The struggle for workers’ control began in earnest after the December 2002 to February 2003 oil industry strike organized by pro-imperialist anti-Chavez political forces inside the country and the state-controlled trade union. Workers restarted and kept in operation key energy and oil installations crippled by the strike and saved the country from near economic collapse. Since then, the state has made some concessions, allowing varying degrees of workers’ control.

Where this relationship is exercised in practice, it often involves a tense cooperative relationship between the state and workers, with the state maintaining majority control. The National Guard has in the past been called out to fire on workers’ protests.

Meanwhile, the radical, independent trade union, the UNT, formed through rank-and-file initiative inspired by the defeat of the bourgeois oil strike, and once boasting over a million members, struggles to maintain its influence. This is in the face of another trade union, the CBST, having grown in part by absorbing layers of former UNT members but also due to the fact that it is the only union recognized by the official state party, the PSUV.
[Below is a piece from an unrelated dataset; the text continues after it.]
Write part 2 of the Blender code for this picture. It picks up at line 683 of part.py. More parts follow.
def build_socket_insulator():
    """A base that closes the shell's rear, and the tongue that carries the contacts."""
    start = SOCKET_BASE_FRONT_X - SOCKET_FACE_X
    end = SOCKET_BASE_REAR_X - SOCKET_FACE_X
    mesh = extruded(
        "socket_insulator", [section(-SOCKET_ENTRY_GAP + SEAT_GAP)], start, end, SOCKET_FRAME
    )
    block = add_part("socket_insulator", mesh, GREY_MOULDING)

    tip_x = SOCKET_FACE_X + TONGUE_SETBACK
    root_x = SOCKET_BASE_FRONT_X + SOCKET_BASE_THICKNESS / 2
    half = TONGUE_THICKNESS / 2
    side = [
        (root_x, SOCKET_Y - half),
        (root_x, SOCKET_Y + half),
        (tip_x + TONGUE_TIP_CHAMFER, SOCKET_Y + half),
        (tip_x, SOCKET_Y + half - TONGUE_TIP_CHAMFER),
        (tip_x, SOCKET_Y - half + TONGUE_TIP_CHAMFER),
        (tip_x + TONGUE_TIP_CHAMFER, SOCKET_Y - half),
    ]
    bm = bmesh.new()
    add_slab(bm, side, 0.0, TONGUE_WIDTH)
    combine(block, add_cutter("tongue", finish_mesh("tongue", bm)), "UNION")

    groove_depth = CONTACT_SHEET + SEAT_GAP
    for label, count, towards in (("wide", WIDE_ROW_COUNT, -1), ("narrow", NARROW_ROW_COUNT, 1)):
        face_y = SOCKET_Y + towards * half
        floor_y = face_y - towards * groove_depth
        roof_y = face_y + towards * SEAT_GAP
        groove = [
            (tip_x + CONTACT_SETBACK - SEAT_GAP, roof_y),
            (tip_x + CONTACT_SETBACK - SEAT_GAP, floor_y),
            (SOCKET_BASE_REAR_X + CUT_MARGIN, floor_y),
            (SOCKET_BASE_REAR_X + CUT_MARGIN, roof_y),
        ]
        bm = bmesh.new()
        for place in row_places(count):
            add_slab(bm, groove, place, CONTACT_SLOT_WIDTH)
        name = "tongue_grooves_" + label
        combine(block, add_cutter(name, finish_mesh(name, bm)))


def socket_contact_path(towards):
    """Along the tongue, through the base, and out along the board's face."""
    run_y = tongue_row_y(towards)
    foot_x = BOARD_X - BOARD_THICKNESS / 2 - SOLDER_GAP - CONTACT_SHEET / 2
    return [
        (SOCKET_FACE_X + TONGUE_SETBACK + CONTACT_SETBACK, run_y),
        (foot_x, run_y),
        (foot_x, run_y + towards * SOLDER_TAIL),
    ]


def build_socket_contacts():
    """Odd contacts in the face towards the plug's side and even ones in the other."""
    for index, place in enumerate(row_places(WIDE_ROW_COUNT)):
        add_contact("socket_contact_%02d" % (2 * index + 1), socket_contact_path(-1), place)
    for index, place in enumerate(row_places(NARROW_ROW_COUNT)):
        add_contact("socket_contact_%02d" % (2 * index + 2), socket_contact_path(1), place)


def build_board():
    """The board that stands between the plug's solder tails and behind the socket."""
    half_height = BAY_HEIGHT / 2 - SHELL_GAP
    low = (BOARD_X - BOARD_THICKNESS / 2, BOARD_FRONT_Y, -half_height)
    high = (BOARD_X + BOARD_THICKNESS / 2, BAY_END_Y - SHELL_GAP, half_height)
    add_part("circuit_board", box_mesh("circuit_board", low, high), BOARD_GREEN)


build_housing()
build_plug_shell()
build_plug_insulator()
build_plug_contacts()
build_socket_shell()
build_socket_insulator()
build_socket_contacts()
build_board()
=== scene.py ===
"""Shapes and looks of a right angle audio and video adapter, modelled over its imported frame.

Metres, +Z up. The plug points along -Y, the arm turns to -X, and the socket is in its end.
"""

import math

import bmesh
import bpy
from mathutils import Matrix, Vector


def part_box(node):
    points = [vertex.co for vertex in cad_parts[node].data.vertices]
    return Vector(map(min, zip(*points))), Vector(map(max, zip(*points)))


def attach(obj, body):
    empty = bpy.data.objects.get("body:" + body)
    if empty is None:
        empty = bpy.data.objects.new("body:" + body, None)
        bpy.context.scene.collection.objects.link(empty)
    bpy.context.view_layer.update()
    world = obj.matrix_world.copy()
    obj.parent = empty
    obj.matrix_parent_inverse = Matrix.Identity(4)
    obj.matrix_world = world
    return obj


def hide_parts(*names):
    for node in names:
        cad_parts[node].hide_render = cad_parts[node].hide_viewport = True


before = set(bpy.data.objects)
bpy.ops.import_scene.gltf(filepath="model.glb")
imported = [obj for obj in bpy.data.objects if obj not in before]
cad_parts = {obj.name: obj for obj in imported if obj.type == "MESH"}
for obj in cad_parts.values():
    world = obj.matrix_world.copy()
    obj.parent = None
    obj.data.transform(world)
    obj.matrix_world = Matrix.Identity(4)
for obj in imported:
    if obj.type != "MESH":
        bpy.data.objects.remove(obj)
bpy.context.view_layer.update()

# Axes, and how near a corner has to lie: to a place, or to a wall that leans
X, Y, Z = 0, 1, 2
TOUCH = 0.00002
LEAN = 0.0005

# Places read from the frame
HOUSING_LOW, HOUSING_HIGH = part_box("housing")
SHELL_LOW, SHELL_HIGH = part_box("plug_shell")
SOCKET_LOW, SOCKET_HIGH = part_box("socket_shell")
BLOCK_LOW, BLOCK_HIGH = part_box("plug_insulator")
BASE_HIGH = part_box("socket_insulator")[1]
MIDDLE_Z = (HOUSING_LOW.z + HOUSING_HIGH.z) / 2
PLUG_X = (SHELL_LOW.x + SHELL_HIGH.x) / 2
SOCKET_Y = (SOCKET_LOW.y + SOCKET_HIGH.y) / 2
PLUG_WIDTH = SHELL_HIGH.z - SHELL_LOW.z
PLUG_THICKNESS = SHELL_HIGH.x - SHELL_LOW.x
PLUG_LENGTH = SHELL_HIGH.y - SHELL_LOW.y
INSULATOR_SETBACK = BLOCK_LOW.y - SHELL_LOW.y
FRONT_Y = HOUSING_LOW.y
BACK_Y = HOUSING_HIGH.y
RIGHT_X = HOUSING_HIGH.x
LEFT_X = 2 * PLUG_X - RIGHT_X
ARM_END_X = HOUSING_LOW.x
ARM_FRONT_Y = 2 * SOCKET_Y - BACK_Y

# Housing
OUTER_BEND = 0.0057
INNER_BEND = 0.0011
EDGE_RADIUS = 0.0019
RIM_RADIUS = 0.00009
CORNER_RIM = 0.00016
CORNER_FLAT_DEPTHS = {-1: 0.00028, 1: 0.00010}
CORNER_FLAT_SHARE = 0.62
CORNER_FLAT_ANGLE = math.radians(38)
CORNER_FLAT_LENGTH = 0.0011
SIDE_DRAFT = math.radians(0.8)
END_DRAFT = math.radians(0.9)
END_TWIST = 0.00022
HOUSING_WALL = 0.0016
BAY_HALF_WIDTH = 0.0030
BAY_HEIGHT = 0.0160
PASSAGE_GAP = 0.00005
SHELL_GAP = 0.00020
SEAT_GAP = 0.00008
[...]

Maduro will continue to be tested in the coming weeks by the instability wrought by the country’s political polarization, a lack of confidence by foreign economic powers, electoral gains by the opposition, and discontent among radicalized sections of the working class. These conditions may work to the advantage of the right, which has maintained favorable relationships with imperialist powers, including the United States.

Washington colluded most infamously in the April 11, 2002, coup attempt, when Chavez narrowly escaped with his life, saved only by a massive mobilization of workers and the poor.
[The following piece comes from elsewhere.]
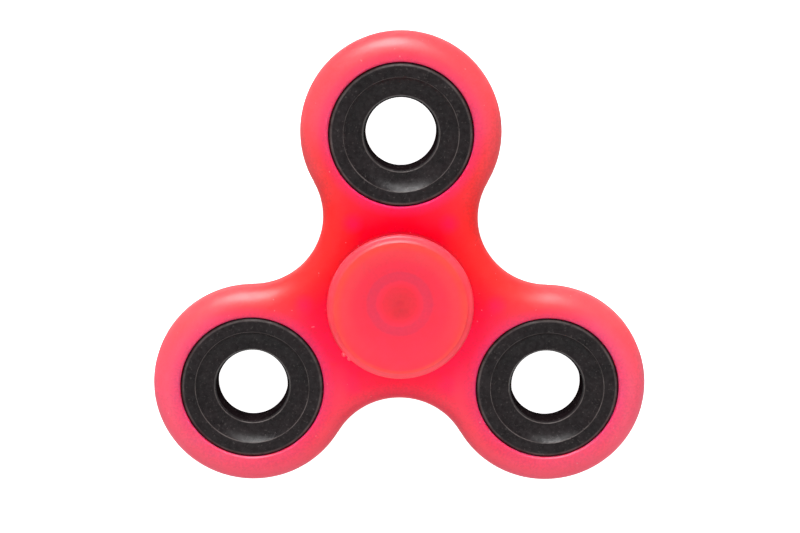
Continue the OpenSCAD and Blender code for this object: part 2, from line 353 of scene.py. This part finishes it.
class Nodes:
    """Short way to write a material's node tree. The flat vector, x and y are in millimetres, and coords in
    metres."""

    def __init__(self, name):
        self.material = bpy.data.materials.new(name)
        self.material.use_nodes = True
        self.tree = self.material.node_tree
        self.shader = self.tree.nodes["Principled BSDF"]
        self.coords = self.tree.nodes.new("ShaderNodeTexCoord").outputs["Object"]
        self.flat = self.scale(self.coords, (1 / MM, 1 / MM, 0))
        self.x, self.y = self.node("ShaderNodeSeparateXYZ", {0: self.flat}).outputs[:2]

    def set(self, socket, value):
        if isinstance(value, bpy.types.NodeSocket):
            self.tree.links.new(value, socket)
        else:
            socket.default_value = value

    def node(self, kind, inputs, **props):
        n = self.tree.nodes.new(kind)
        for key, value in props.items():
            setattr(n, key, value)
        for key, value in inputs.items():
            self.set(n.inputs[key], value)
        return n

    def math(self, operation, a, b=0.0, c=0.0):
        return self.node("ShaderNodeMath", {0: a, 1: b, 2: c}, operation=operation).outputs[0]

    def product(self, first, *others):
        for other in others:
            first = self.math("MULTIPLY", first, other)
        return first

    def scale(self, vector, factors):
        return self.node("ShaderNodeVectorMath", {0: vector, 1: factors}, operation="MULTIPLY").outputs[0]

    def shift(self, vector, offset):
        return self.node("ShaderNodeVectorMath", {0: vector, 1: offset}, operation="SUBTRACT").outputs[0]

    def length(self, vector):
        return self.node("ShaderNodeVectorMath", {0: vector}, operation="LENGTH").outputs["Value"]

    def nearest(self, points):
        """Distance in the XY plane to the nearest of several points."""
        best = None
        for x, y in points:
            away = self.length(self.shift(self.flat, (x, y, 0)))
            best = away if best is None else self.math("MINIMUM", best, away)
        return best

    def fade(self, value, span, levels=(0.0, 1.0)):
        """Straight change from the first level at the span's start to the second at its end."""
        start, end = span
        low, high = levels
        return self.node("ShaderNodeMapRange", {0: value, 1: start, 2: end, 3: low, 4: high}).outputs[0]

    def noise(self, scale, detail, rough, vector=None, seed=0.0):
        """Seamless noise with about that many features to a metre; each seed shifts it elsewhere."""
        at = vector or self.coords
        if seed:
            at = self.shift(at, (seed, seed * 0.7, -seed * 1.3))
        inputs = {"Vector": at, "Scale": scale, "Detail": detail, "Roughness": rough}
        return self.node("ShaderNodeTexNoise", inputs).outputs["Fac"]

    def ramp(self, factor, stops):
        n = self.node("ShaderNodeValToRGB", {"Fac": factor})
        n.color_ramp.interpolation = "EASE"
        elements = n.color_ramp.elements
        while len(elements) < len(stops):
            elements.new(1.0)
        for element, (at, colour) in zip(elements, stops):
            element.position = at
            element.color = (*colour, 1)
        return n.outputs["Color"]

    def mix(self, factor, a, b, blend="MIX"):
        n = self.tree.nodes.new("ShaderNodeMix")
        n.data_type = "RGBA"
        n.blend_type = blend
        for key, value in (("Factor", factor), ("A", a), ("B", b)):
            kind = "VALUE" if key == "Factor" else "RGBA"
            socket = next(s for s in n.inputs if s.name == key and s.type == kind)
            self.set(socket, (*value, 1) if isinstance(value, tuple) else value)
        return next(s for s in n.outputs if s.type == "RGBA")

    def paint(self, colour, layers):
        """Lays tints over a colour, one after another: (amount, tint)."""
        for amount, tint in layers:
            colour = self.mix(amount, colour, tint)
        return colour

    def speckle(self, colour, scale, seed, spread):
        """The colour with fine lighter and darker grains, up to the spread on either side."""
        level = self.fade(self.noise(scale, 2.0, 0.5, seed=seed), (0.35, 0.65), (1 - spread, 1 + spread))
        grey = self.node("ShaderNodeCombineColor", {0: level, 1: level, 2: level}).outputs[0]
        return self.mix(1.0, colour, grey, "MULTIPLY")

    def scratches(self, *kinds):
        """Sparse thin marks: 1 on a mark, 0 elsewhere. Each kind is (scale, angle about Z, noise span)."""
        marks = 0.0
        for scale, angle, span in kinds:
            turned = self.node("ShaderNodeVectorRotate",
                               {"Vector": self.coords, "Angle": math.radians(angle)},
                               rotation_type="Z_AXIS").outputs[0]
            fac = self.noise(scale, 2.0, 0.5, vector=self.scale(turned, (1, SCRATCH_STRETCH, 1)))
            marks = self.math("MAXIMUM", marks, self.fade(fac, span))
        return marks

    def bump(self, height, depth, strength, below=None):
        """Surface relief of that depth in millimetres, on top of the relief below."""
        inputs = {"Height": height, "Distance": depth * MM, "Strength": strength}
        if below is not None:
            inputs["Normal"] = below
        return self.node("ShaderNodeBump", inputs).outputs[0]

    def finish(self, **inputs):
        for key, value in inputs.items():
            self.set(self.shader.inputs[key.replace("_", " ")], value)
        return self.material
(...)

Unlike his predecessor, who enjoyed a more favorable margin of victory last October, Maduro’s room for maneuver is much more narrow and sharpens the difficult and dangerous contradictions of trying to straddle opposing class forces—balancing between the interests of the workers and poor on the one side, and the industrialists, wealthy landowners, and imperialism on the other.

Only a mass revolutionary movement of working people and the dispossessed can take the definitive steps needed to defend their economic and social rights against the onslaught of corporate capitalism.